Kritik von mehreren Ratsfraktionen
Grüne und Pro Spaichingen haben Anträge gestellt – SPD: Prozess notwendig zur Klärung
Im Pacht-Streit unzureichende Informationspolitik der Stadt beklagt.
SPAICHINGEN - Die Spaichinger Ratsfraktionen positionieren sich sehr unterschiedlich zur Pachtflächenklage der Stadt gegen die Spaichinger Bauernfamilie Reichmann (wir berichteten). Mehrere Fraktionen beklagen auch, nicht oder unzureichend informiert zu sein. Dies vor allem im Hinblick auf die Tatsache, dass ab einem Streitwert von 1000 Euro entweder Verwaltungsausschuss oder ab 5000 Euro der Gemeinderat zuständig ist. Bisher hat Bürgermeister Schuhmacher aber keines der beiden Gremien gefragt, weder im Verfahren um eine einstweilige Verfügung zum Betretungsverbot, noch zur Klage selbst, und jetzt auch nicht im Berufungsverfahren.

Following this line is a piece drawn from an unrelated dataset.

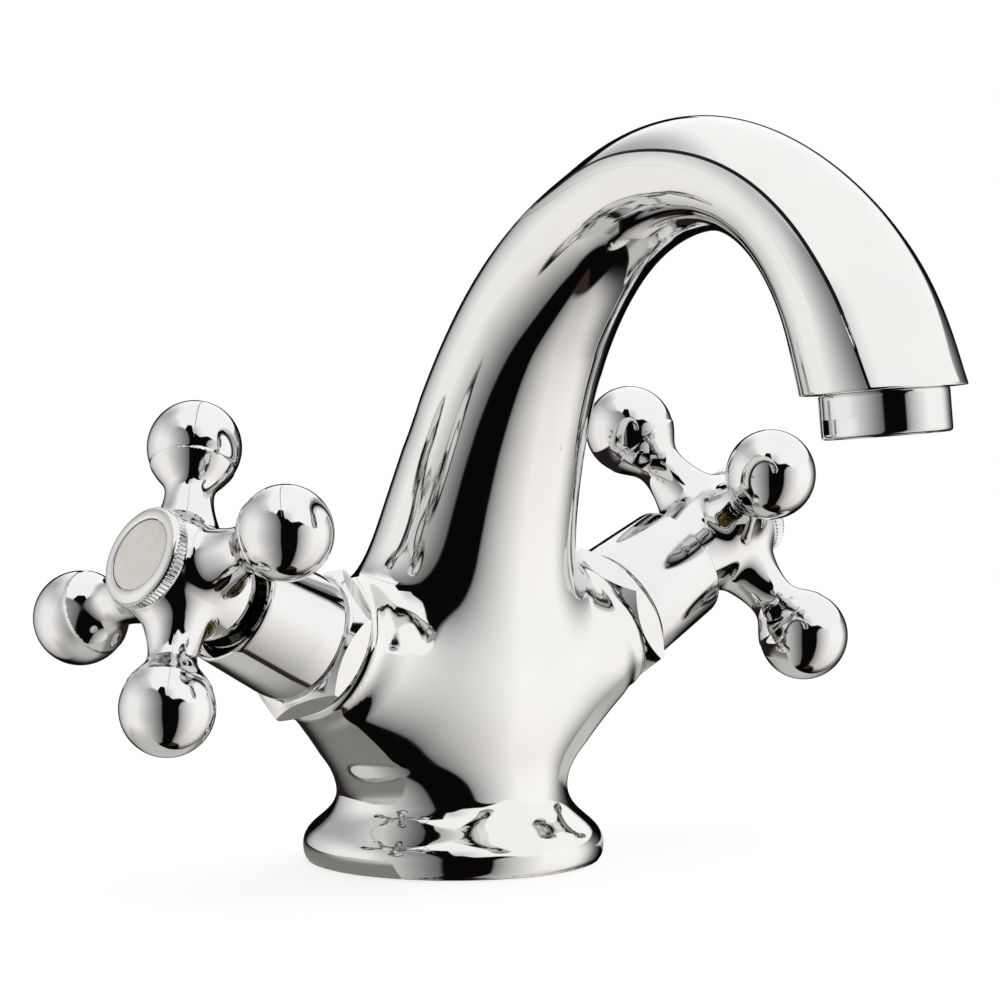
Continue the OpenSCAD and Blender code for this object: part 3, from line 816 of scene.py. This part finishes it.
    # outlet face and the bore for the aerator
    D = SPINE(np.array([S_END]), 1)[0]
    C = SPINE(np.array([S_END]))[0]
    tl = math.radians(6.8)
    ax = np.array([0, -math.sin(tl), -math.cos(tl)])           # the way the water leaves
    cent = np.array([0, -121.3, 100.2])
    e1 = np.array([1.0, 0, 0]); e2 = np.cross(ax, e1)
    last = ids[-1]
    lp = np.array([verts[i] for i in last]) - cent
    ang_l = np.arctan2(lp @ e2, lp @ e1)
    bore = lambda r, depth: cent + r * (np.cos(ang_l)[:, None] * e1 + np.sin(ang_l)[:, None] * e2) - ax * depth
    rad = -(np.cos(ang_l)[:, None] * e1 + np.sin(ang_l)[:, None] * e2)
    axn = np.tile(ax, (m, 1))
    lastn = append(np.array([verts[i] for i in last]), axn)
    b0 = append(bore(11.55, 0.0), axn); b1 = append(bore(11.55, 0.0), rad); b2 = append(bore(11.55, 3.0), rad)
    b3 = append(bore(11.55, 3.0), axn); b4 = append([cent - ax * 3.0], [ax])[0]
    for u, v in ((lastn, b0), (b1, b2)):
        for k in range(m):
            k2 = (k + 1) % m
            f = [u[k2], u[k], v[k], v[k2]]
            faces.append(tuple(f))
    for k in range(m):
        faces.append((b3[(k + 1) % m], b3[k], b4))
    return np.array(verts), faces, np.array(norms), set(painted_shade_faces)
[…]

Im Oberlandesgericht ist die Begründung der Berufung auch noch nicht eingegangen, wie eine Sprecherin auf unsere Anfrage informiert.
Auf unsere Fragen, ob die jeweilige Fraktion informiert ist, ob sie die Vorgeschichte um ein Grundstück kennt, das der Familie zugesichert und dann ganz plötzlich an Zabo Real Estate gegangen sein soll, ob sie mit der Klage und dem Vorgehen einverstanden ist, und mehr, antwortete
Leo Grimm für die FDP am kürzesten: „Was Sie hier unten aufführen, ist reine Stimmungsmache gegen einzelne Personen mit dem Ziel, deren Namen in den Dreck zu ziehen.“Für die CDU-Fraktion schreibt
Uli Braun auf unsere Bitte um Stellungnahme zu dem Verfahren: „Wir stehen dem ganzen Sachverhalt ziemlich kritisch gegenüber und unsere Fraktion erwartet seitens der Verwaltung, für Aufklärung zu sorgen und für eine Stellungnahme in einer der nächsten Sitzungen bereit zu stehen. Wir sind nicht daran interessiert, unsere heimische Landwirtschaft und unsere Landwirte unnötig zu gefährden, und daher muss das Thema schnell für Einigkeit bei allen Beteiligten sorgen.“
Walter Thesz unterstützt das Vorgehen des Bürgermeisters für die
SPD-Fraktion: Zwar seien Rechtsstreitigkeiten in aller Regel für keinen Beteiligten eine angenehme Angelegenheit und sollten auch für Spaichingen die Ausnahme darstellen. „Im bezogenen Fall jedoch stellt dies wohl letztendlich für beide Seiten die einzige Möglichkeit dar, Rechtssicherheit und Rechtsklarheit herzustellen.“Das Oberlandesgericht werde den Sachverhalt juristisch unabhängig und neutral prüfen und eine Entscheidung fällen, die dann von allen Beteiligten zu akzeptieren sei. Pro Spaichingen lehnt das gesamte Vorgehen ab. Weder habe Bürgermeister Schuhmacher informiert, noch sehe man in diesem Rechtsstreit einen Sinn oder Vorteil für die Stadt, so Fraktionsvorsitzender Holger Merkt. Es habe auch keinen hauptsatzungskonformen Beschluss über diesen Rechtsstreit gegeben. Die Familie Reichmann habe alle Gemeinderäte
über die Berufung informiert.
Auch die Fraktion der Grünen kritisiert das Vorgehen Bürgermeister Hans Georg Schuhmachers scharf: Die Fraktion habe von ihm keinerlei Informationen, „es scheint, dass Bürgermeister Schuhmacher dem Gemeinderat bewusst keine Informationen gibt“. Er missachte und ignoriere damit ganz klar den Gemeinderat der Stadt Spaichingen. Die Fraktion lehne die eigenmächtige und für Spaichingen unschöne Vorgehensweise ab, so Fraktionsvorsitzender Alexander Efinger.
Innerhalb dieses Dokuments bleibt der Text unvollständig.